This led to a state of semi-permanent confrontations.
The conflict only subsided after a demarcation agreement was signed in 1992 between Marcial Fabricano, then head of the Sub Central of TIPNIS, and Morales, as head of the cocalero federation that includes the “colonisers” in the southern part of TIPNIS.
The agreement gave existing colonisers the right to land currently occupied while halting further invasions.
These differences were also reflected in the roles played by the various organisations during the period of social rebellion that began in 2000.
As the uprising against neoliberalism grew in strength, overthrowing a neoliberal president in 2003, US imperialism sought to use money to increase divisions within the indigenous movements.
In late 2005, investigative journalist Reed Lindsay published an article in NACLA that used declassified US documents to expose how US government-funded agency USAID was used to this effect.
USAID was already planning by 2002 to “help build moderate, pro-democracy political parties that can serve as a counterweight to the radical MAS or its successors”.
The downfall in 2003 of president Gonzalo Sanchez de Lozada triggered a step-up in this subversive activity.
A particular target was CIDOB.
The group was in a crisis after Fabricano was accused of profiting from illegal logging and he accepted the post of vice-minister of Indigenous Affairs under Sanchez de Lozada.
Through USAID funding to the Brecha Foundation, an NGO established by CIDOB leaders, the US hoped to further mould the organisation to its own ends.
Referring to comments made by Brecha director Victor Hugo Vela, Lindsay notes that during this time, “CIDOB leaders allied with Fabricano have condemned the cultivation of coca, helped the business elite in the department of Santa Cruz to push for region autonomy and opposed a proposal to require petroleum companies to consult with indigenous communities before drilling on their lands”.
The CSUTCB (divided between followers of Morales and radical Aymara leader Felipe Quispe), CSCB, FNMCB-BS and organisations such as the neighbourhood councils of El Alto (Fejuve), and to a less extent worker and miner organisations, were at the forefront of constant street battles and insurrections.
CIDOB, however, took an approach marked by negotiation and moderation.
It was not until July 2005 that CIDOB renewed its leadership, in turn breaking relations with Brecha.
CIDOB was not the only target for infiltration.
With close to $200,000 in US government funds, the Land and Liberty Movement (MTL) was set up in 2004 by Walter Reynaga.
As well as splitting the Movement of Landless Peasant’s (MST), one wing of which operated out of his La Paz office, Lindsay said Reynaga, like Vega, tried to win control of the “MAS-aligned” CONAMAQ.
All these groups came behind the campaign to elect Morales in 2005.
Since then, the Morales government has taken important steps towards breaking Bolivia’s dependency on foreign capital. His government has nationalised Bolivia's gas reserves and refused to follow International Monetary Fund-diktats.
The government has also moved quickly to tackle the urgent and deeply felt needs of its base.
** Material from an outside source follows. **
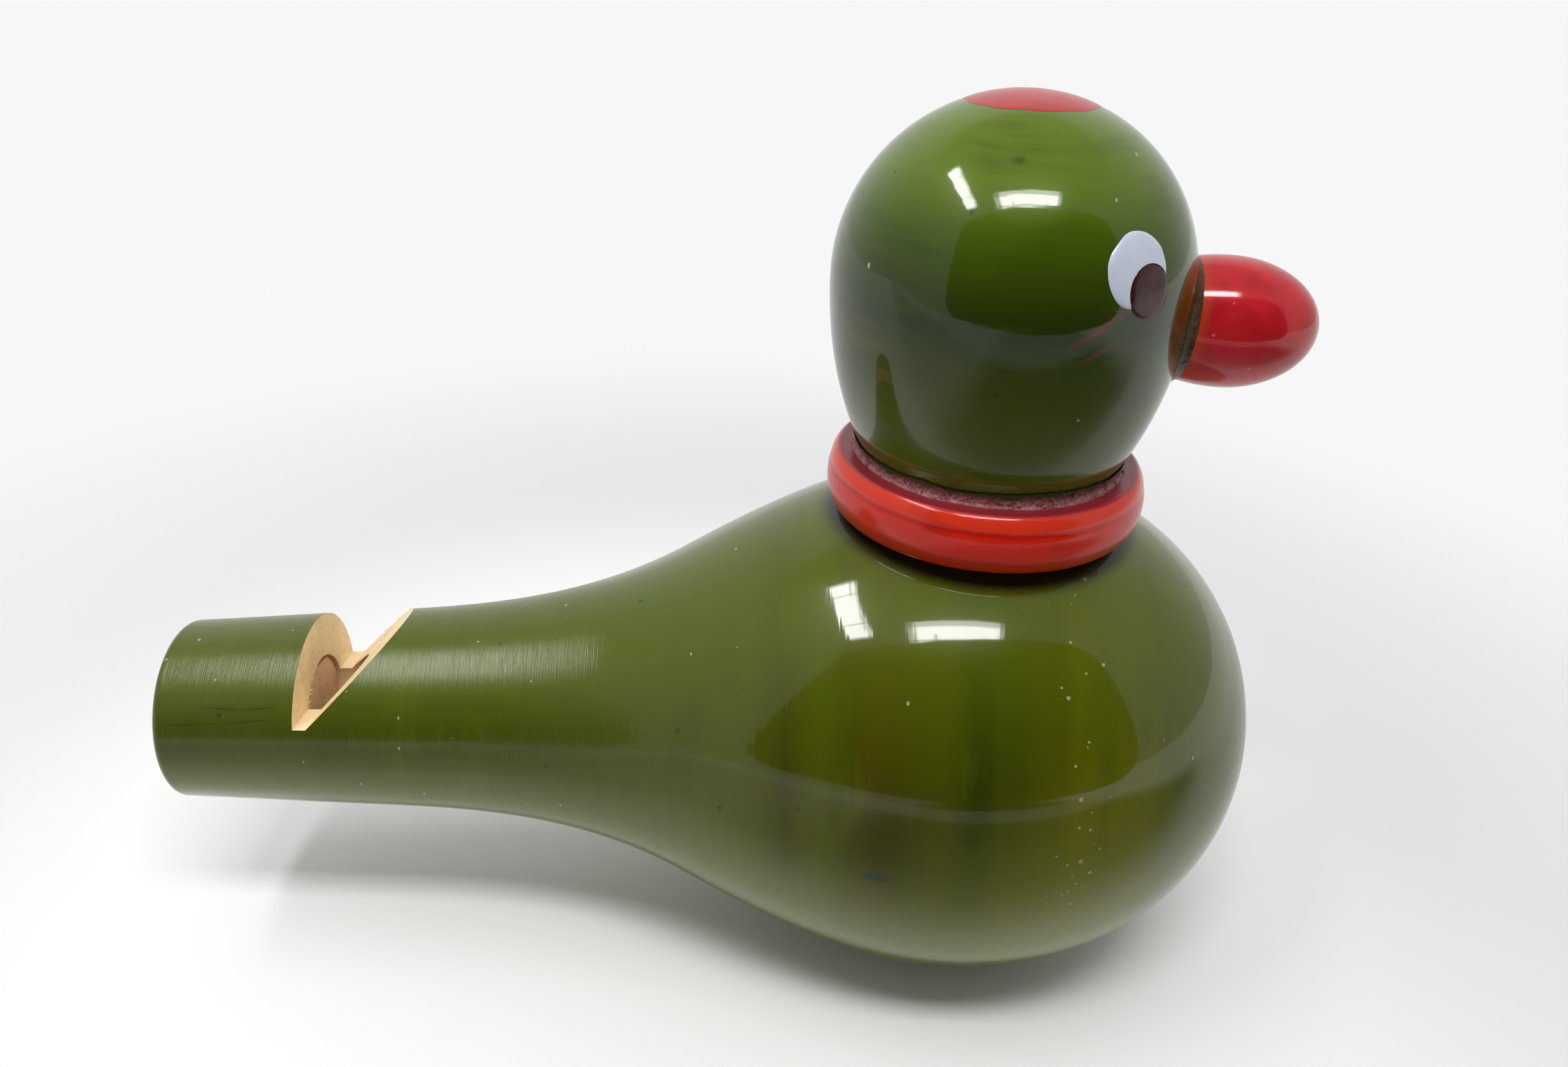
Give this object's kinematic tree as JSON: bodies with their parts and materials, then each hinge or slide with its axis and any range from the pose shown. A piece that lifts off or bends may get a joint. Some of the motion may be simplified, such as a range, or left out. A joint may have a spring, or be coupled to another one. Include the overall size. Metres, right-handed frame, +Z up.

Data collated by the Unit of Analysis of Social and Economic Policies (UDAPE), a government think tank from the National Institute of Statistics (INE), show just how much progress has been made.
Poverty levels have fallen from 60.6% in 2005 to 49.6% in 2010.
The biggest drop came in rural areas (77.6% to 65.1%). Extreme poverty also fell from 38.2% in 2005 to 25.4% in 2010.
In 2005, the wealthiest 10% received 128 times the amount of income than the poorest 10%. By 2009, this had been reduced to 60 times.
Recent figures from the IMF back these findings and indicate that 1.1 million Bolivians were lifted out of extreme poverty between 2007 and 2009.
Along with tackling poverty, another priority of the first Morales administration (2006-2009) was focusing on the needs of indigenous communities in the lowlands.
This was seen as essential in nurturing social movements that could help counteract the attempts by the right-wing opposition, centred in the east, to overthrow his government.
In regards to TIPNIS, Morales directly intervened in 2006 to expel colonisers who had occupied further lands in the TIPNIS. Many of them were associated with the cocalero federation he still headed despite becoming head of state.
In 2009, the 64 indigenous communities of the TIPNIS, about 12,000 people all up, were finally handed over the title to over 1 million hectares of land. The remaining 200,000 hectares went predominately to the roughly 100,000 colonisers present in the south of the park.
Former vice-minister of land Alejandro Almaraz, who together with Prada is a key spokesperson of a group of former government members turned dissidents, explained in a July 29 interview posted by Rebelion that of the 25 million hectares of land redistributed under Morales until the end of 2010, 16 million was handed over as communitarian lands belonging to original indigenous owners.
In comparison, the campesino sector received less than 3 million hectares in the form of individual or family titles.
Crucially, the unity forged between indigenous peoples of the east and west, and urban and rural areas, was critical to defeating the September 2008 coup attempt by the right-wing opposition sectors in the east.
It was also vital to Morales record re-election vote of 64% in the December 2009 elections.
'Industrial leap forward'
A big part of Morales’ election campaign was his promised “industrial leap forward”.
Speaking to supporters in El Alto at his campaign closing rally, Morales emphasised industrialisation, the physical integration of the country and social inclusion as key goals of his second government.
The MAS’s election program included a section entitled “roadway revolution for an integrated country”.
This focused on the need to expand and build key highways that could integrate isolated regions, and help promote economic development at the local and national.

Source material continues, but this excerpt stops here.